Summary

The authors propose a super-resolution GAN (SRGAN) using a ResNet and a novel “perceptual” loss function.

The perceptual loss is defined using high-level feature maps of a VGG network fed to the discriminator.

The SRGAN is the new state of the art by a large margin for super-resolution with high upscaling factors (4x)

Perceptual loss

The perceptual loss is a combination of a content loss and an adversarial loss.

Content loss

Instead of using a pixel-wise MSE as a content loss, the authors define a new VGG loss based on the activations of 19 pre-trained VGG layers.

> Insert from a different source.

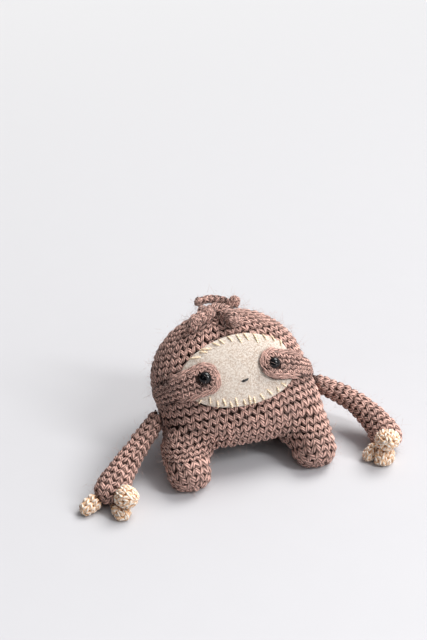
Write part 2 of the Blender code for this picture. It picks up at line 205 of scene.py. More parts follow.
def spunYarnGroup():
    # Twisted plies along the strand, fine fibres and a tone of its own for each stitch, with painted shade in
    # the grooves between the plies, at the strand's dark ends and deep in the stitch. The UV map runs round
    # and along a strand. The attributes tint and depth come with the stitches; depth sets the painted shade
    # deep in a stitch.
    inputs = [("Colour", "Color"), ("PaintedShade", "Color")]
    inputs += [("Plies", "Float"), ("Twist", "Float"), ("Mottle", "Float")]
    group, start, end = newGroup("spun yarn", inputs, [("Colour", "Color"), ("Height", "Float")])
    uv = addNode(group, "ShaderNodeTexCoord").outputs["UV"]
    split = addNode(group, "ShaderNodeSeparateXYZ", {0: uv}).outputs
    around = mathNode(group, "MULTIPLY", split[0], start["Plies"])
    phase = mathNode(group, "FRACT", mathNode(group, "MULTIPLY_ADD", split[1], start["Twist"], around))
    offMiddle = mathNode(group, "ABSOLUTE", mathNode(group, "MULTIPLY_ADD", phase, 2.0, -1.0))
    valley = mathNode(group, "POWER", offMiddle, spun["plyPower"])
    across = mathNode(group, "MULTIPLY", around, spun["fibreSlant"])
    slanted = addNode(group, "ShaderNodeCombineXYZ", {0: across, 1: phase}).outputs[0]
    stretch = {0: slanted, 3: (1.0, spun["fibreSlant"], 1.0)}
    fibre = noiseNode(group, addNode(group, "ShaderNodeMapping", stretch).outputs[0], spun["fibreScale"], 3.0)
    tint = addNode(group, "ShaderNodeAttribute", attribute_name="tint").outputs["Fac"]
    depth = addNode(group, "ShaderNodeAttribute", attribute_name="depth").outputs["Fac"]
    fromMiddle = mathNode(group, "ABSOLUTE", mathNode(group, "MULTIPLY_ADD", split[1], 2.0, -1.0))
    tip = mathNode(group, "POWER", fromMiddle, spun["tipPower"])
    # Painted shade: darker in the ply grooves, deep in the stitch and at the strand's ends.
    paintedShade = mathNode(group, "MULTIPLY_ADD", valley, spun["groove"], depth)
    paintedShade = mathNode(group, "MULTIPLY_ADD", tip, spun["tip"], paintedShade, clamp=True)
    colour = mixColours(group, paintedShade, start["Colour"], start["PaintedShade"])
    change = mathNode(group, "SUBTRACT", noiseNode(group, objectPlace(group), spun["cloudScale"], 2.0), 0.5)
    for value, strength in ((fibre, spun["fleck"]), (tint, spun["tint"])):
        change = mathNode(group, "MULTIPLY_ADD", mathNode(group, "SUBTRACT", value, 0.5), strength, change)
    level = mathNode(group, "MULTIPLY_ADD", change, start["Mottle"], 1.0)
    scaled = addNode(group, "ShaderNodeVectorMath", {0: colour}, operation="SCALE")
    group.links.new(level, scaled.inputs["Scale"])
    group.links.new(scaled.outputs[0], end["Colour"])
    ply = mathNode(group, "SUBTRACT", 1.0, valley)
    group.links.new(mathNode(group, "MULTIPLY_ADD", fibre, spun["fibreHeight"], ply), end["Height"])
    return group


def newMaterial(name, settings):
    material = bpy.data.materials.new(name)
    material.use_nodes = True
    tree = material.node_tree
    shader = tree.nodes["Principled BSDF"]
    for key, value in settings.items():
        shader.inputs[key].default_value = value
    return material, tree, shader


def dress(tree, shader, colour, height=None, distance=0.3 * mm, strength=1.0):
    tree.links.new(colour, shader.inputs["Base Color"])
    if height is not None:
        values = {"Height": height, "Distance": distance, "Strength": strength}
        tree.links.new(addNode(tree, "ShaderNodeBump", values).outputs[0], shader.inputs["Normal"])


spunYarn = spunYarnGroup()
yarn = {"Roughness": 0.7, "Specular IOR Level": 0.4, "Sheen Weight": 0.08, "Sheen Roughness": 0.45}


def yarnMaterial(name, colour, paintedShade, plies=5.0, mottle=0.5):
    material, tree, shader = newMaterial(name, yarn)
    values = {"Colour": (*colour, 1), "PaintedShade": (*paintedShade, 1), "Plies": plies, "Twist": 2.0, "Mottle": mottle}
    group = addNode(tree, "ShaderNodeGroup", values, node_tree=spunYarn)
    dress(tree, shader, group.outputs["Colour"], group.outputs["Height"])
    return material


# Each yarn: its colour, then the darker colour of its painted shade.
brownYarn = yarnMaterial("brown yarn", (0.92, 0.569, 0.478), (0.062, 0.030, 0.023), mottle=1.0)
creamYarn = yarnMaterial("cream yarn", (1.0, 0.96, 0.89), (0.90, 0.54, 0.29), mottle=0.3, plies=3.0)
# Cores painted dark, as the shade between the stitches over them.
shadedCoreYarn = yarnMaterial("shaded core brown yarn", (0.30, 0.185, 0.155), (0.08, 0.04, 0.032))
shadedCreamCore = yarnMaterial("shaded cream core", (0.60, 0.35, 0.19), (0.36, 0.20, 0.11))


def shadowMaterial():
    # The yarn seen deep between the stitches.
    material, tree, shader = newMaterial("shaded yarn", {"Roughness": 0.95, "Specular IOR Level": 0.1})
    strands = noiseNode(tree, objectPlace(tree), 1400.0, 2.0)
    colour = mixColours(tree, strands, (0.035, 0.019, 0.015, 1), (0.11, 0.06, 0.05, 1))
    dress(tree, shader, colour, strands)
    return material


shadedYarn = shadowMaterial()


# Where loose fibres grow: the middle and the normal of each brown stitch, piece by piece.
fuzzRoots = []


def meshData(name, mesh):
    data = bpy.data.meshes.new(name)
    mesh.to_mesh(data)
    mesh.free()
    return data


def makeObject(name, mesh, material=None, smooth=True):
    data = meshData(name, mesh)
    if smooth:
        data.shade_smooth()
    thing = newObject(name, data)
    if material:
        data.materials.append(material)
    return thing


def finishPiece(thing, slot, *nodes):
    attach(thing, "root")
    if nodes:
        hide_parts(*nodes)


# The bag that is both head and trunk leans back, so its shape is worked out in its own axes:
# X to the toy's left, Y to its back, Z up the bag from its bottom.
bag = {
    "height": 69 * mm,
    "lean": 30,
    "headShift": 4.5 * mm,
    "shiftHeights": (12 * mm, 44 * mm),
}
lean = np.array(Matrix.Rotation(math.radians(-bag["lean"]), 3, "X"))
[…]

The VGG loss is the L2 distance between the features of a reconstructed image and the reference image.

Experiments and Results

Datasets:

  • Set5
  • Set14
  • BSD100

A scale factor of 4x is used (i.e. 16x reduction in pixels).

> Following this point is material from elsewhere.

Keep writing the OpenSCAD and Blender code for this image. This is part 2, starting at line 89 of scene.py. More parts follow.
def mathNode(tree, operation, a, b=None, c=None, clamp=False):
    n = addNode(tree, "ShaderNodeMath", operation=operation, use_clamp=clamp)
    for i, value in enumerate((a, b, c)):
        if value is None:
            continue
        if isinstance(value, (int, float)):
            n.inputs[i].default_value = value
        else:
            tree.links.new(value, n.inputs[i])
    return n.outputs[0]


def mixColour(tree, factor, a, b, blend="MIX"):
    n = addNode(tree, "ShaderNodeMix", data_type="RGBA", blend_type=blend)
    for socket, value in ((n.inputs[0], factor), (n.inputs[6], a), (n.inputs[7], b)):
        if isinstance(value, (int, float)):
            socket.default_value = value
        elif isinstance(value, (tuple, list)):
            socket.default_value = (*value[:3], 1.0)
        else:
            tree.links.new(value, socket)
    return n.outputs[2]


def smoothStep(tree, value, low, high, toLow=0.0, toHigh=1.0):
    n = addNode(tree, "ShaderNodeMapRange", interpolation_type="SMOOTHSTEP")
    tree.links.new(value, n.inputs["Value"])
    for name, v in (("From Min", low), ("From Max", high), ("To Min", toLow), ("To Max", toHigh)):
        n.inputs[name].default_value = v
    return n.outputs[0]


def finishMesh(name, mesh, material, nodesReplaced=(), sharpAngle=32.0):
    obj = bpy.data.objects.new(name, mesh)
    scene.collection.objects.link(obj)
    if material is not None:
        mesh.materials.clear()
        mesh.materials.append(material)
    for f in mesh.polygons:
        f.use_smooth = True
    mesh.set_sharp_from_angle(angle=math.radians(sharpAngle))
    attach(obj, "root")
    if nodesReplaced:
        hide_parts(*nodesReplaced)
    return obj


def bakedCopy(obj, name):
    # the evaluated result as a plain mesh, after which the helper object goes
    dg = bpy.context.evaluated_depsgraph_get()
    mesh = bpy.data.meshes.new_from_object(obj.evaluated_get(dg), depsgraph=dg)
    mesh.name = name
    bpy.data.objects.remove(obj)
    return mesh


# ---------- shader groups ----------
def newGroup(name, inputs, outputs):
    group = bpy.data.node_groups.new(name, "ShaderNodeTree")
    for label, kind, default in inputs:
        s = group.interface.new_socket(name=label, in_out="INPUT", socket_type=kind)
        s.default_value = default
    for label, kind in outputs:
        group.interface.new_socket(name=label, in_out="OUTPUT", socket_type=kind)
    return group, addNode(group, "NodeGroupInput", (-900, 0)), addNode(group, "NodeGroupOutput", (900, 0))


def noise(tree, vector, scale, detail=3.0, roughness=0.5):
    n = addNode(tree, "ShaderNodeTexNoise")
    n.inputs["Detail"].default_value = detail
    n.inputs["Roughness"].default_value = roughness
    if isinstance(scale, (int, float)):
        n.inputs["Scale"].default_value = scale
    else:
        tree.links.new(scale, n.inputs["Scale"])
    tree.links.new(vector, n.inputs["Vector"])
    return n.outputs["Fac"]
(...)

Networks are trained on 350K random images from ImageNet.

Low resolution images are obtained using a bicubic kernel for downsampling.

MOS testing

A Mean Opinion Score is used to compare methods. 26 raters assigned a score from 1 (bad quality) to 5 (excellent quality) to the super-resolved images. For each image, multiple versions from different methods were rated, for a total of 1128 instances per rater, presented randomly.

Results show that while the SRGAN does not achieve better results than ResNet in terms of PSNR or SSIM, it is consistently better when evaluated by a human.